There is no blanket social media solution

Maybe I’m being too simplistic but the way I see it – if your customers or key stakeholders aren’t looking for you on Facebook then why do you need to be there. It’s not that data cable customers aren’t using Facebook because many of them probably are, but if they were to delve deeper you’d find that the customers are using Facebook to invite friends to a party, share photographs with friends and family and to keep in touch with those in their personal sphere, not their professional world. Therefore they are not about to start undertaking business transactions via Facebook.

The exception to this is consumer products. We strongly recommend our clients who sell to consumers particularly for private usage need to have a strong presence on the more popular social media sites because their potential customers will look for them on Facebook and others.

The other exception is the use of YouTube. Just about every company can utilise YouTube to upload videos about their business. In most cases these videos should also be on the company website so customers can find them easily. In that way YouTube just becomes an easy and free way to have videos on a website.

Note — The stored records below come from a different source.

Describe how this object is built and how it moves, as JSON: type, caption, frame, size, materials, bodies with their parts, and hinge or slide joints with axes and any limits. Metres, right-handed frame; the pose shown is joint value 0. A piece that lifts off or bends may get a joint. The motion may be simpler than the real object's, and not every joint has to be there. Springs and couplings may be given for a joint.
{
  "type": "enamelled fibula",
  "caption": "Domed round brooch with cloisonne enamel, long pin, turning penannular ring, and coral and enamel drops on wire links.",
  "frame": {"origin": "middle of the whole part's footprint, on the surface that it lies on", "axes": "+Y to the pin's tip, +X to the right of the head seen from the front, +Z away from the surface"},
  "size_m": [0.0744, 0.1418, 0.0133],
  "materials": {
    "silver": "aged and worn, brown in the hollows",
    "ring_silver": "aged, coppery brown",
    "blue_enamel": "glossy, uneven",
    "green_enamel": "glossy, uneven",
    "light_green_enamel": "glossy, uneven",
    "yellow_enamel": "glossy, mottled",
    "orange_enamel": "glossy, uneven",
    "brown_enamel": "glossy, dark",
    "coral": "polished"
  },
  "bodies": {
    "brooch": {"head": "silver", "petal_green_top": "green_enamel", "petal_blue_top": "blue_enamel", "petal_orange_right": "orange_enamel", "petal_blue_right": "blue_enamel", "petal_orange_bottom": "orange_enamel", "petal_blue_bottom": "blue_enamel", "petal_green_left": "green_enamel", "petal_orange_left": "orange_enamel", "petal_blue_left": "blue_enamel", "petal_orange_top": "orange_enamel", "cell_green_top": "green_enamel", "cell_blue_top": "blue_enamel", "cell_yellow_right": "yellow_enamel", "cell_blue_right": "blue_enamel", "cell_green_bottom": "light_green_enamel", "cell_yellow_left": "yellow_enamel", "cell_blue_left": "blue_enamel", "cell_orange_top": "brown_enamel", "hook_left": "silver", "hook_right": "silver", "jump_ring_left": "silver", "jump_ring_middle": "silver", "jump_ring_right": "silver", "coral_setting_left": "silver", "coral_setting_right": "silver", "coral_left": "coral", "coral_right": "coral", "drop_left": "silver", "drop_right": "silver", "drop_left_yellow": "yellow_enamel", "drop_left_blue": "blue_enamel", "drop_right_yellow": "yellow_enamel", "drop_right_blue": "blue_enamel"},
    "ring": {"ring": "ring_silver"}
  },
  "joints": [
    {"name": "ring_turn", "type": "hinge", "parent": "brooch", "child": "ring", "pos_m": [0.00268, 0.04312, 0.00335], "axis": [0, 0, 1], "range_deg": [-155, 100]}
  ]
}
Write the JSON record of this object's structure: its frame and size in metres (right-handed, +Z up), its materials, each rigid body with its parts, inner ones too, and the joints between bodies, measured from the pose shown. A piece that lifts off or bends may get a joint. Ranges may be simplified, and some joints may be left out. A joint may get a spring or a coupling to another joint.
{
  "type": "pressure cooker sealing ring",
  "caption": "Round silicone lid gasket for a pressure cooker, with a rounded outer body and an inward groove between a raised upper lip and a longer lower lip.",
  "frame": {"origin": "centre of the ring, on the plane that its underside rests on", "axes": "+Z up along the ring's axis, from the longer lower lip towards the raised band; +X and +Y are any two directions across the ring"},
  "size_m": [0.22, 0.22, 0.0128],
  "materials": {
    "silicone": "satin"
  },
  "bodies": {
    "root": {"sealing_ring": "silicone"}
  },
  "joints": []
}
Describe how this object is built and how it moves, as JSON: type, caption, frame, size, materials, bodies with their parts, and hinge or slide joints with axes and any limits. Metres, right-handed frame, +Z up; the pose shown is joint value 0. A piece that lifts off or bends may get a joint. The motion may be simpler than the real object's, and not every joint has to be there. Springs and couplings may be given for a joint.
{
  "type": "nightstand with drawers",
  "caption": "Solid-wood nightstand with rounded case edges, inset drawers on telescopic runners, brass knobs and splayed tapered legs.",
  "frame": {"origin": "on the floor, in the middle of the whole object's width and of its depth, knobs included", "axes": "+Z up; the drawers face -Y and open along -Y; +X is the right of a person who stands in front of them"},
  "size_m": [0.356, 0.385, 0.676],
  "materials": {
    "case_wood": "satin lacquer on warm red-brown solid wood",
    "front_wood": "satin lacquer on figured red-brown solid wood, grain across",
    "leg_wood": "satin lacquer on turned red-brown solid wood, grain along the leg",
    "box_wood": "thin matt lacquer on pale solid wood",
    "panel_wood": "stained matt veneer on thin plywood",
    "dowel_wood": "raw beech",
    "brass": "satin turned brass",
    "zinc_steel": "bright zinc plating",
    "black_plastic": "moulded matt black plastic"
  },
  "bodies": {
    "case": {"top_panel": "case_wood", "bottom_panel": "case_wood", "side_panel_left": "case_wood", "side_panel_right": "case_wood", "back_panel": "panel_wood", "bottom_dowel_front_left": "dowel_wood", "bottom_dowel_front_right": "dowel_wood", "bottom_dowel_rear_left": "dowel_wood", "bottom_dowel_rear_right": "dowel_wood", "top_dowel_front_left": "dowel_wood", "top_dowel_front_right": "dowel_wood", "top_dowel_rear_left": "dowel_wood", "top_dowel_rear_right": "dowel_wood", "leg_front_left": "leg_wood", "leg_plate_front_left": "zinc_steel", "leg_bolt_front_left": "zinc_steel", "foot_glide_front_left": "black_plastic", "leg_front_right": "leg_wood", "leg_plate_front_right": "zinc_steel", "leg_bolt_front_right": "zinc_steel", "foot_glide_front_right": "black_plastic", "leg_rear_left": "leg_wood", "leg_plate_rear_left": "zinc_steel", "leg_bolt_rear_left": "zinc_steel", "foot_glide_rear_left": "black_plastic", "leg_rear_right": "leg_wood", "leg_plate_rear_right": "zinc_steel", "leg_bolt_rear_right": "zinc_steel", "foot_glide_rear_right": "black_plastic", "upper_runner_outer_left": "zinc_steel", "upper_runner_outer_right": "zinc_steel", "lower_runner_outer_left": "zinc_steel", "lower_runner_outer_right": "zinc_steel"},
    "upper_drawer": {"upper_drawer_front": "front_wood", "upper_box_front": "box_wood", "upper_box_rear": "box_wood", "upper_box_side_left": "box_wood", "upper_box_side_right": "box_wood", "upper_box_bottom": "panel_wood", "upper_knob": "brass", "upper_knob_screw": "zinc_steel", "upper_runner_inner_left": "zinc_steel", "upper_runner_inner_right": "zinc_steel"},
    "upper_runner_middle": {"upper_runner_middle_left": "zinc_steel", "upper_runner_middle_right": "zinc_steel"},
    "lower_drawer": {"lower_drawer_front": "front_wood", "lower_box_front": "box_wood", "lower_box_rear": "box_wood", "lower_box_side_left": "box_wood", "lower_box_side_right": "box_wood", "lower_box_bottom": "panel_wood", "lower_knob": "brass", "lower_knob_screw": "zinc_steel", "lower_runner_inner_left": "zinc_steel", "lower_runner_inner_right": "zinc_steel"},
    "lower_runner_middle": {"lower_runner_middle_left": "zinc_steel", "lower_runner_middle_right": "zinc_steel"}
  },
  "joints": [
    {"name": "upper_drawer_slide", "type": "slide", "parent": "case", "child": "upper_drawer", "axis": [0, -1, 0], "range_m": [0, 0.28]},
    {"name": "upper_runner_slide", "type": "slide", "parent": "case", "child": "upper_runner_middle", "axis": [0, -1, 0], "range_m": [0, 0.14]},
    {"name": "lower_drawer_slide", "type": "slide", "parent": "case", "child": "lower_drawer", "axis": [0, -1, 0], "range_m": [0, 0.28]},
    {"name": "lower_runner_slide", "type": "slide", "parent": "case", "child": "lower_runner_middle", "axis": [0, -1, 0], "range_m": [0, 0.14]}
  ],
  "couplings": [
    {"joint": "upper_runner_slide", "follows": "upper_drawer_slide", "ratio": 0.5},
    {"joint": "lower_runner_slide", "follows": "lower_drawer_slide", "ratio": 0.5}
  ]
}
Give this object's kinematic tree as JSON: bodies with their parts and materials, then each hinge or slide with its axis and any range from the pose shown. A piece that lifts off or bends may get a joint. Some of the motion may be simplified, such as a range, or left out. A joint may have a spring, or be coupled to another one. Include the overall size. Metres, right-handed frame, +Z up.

I made a decision earlier this year that I would divide up my own social media consumption — Facebook is for personal interactions only, so I ‘defriended’ anybody that wasn’t part of my non-work world. I decided that I’d focus on LinkedIn for business and put more effort into connecting with relevant people. I dropped Twitter from my work life and now only use it to follow and interact with those involved in cycling, my favourite pastime outside work. I’m not suggesting that everyone is making such a conscious decision about social media usage but many are making these types of decisions subconsciously.

So before you rush out and spend hours creating social media pages do a quick survey of your customers and stakeholders and determine if they would really seek you out on social media.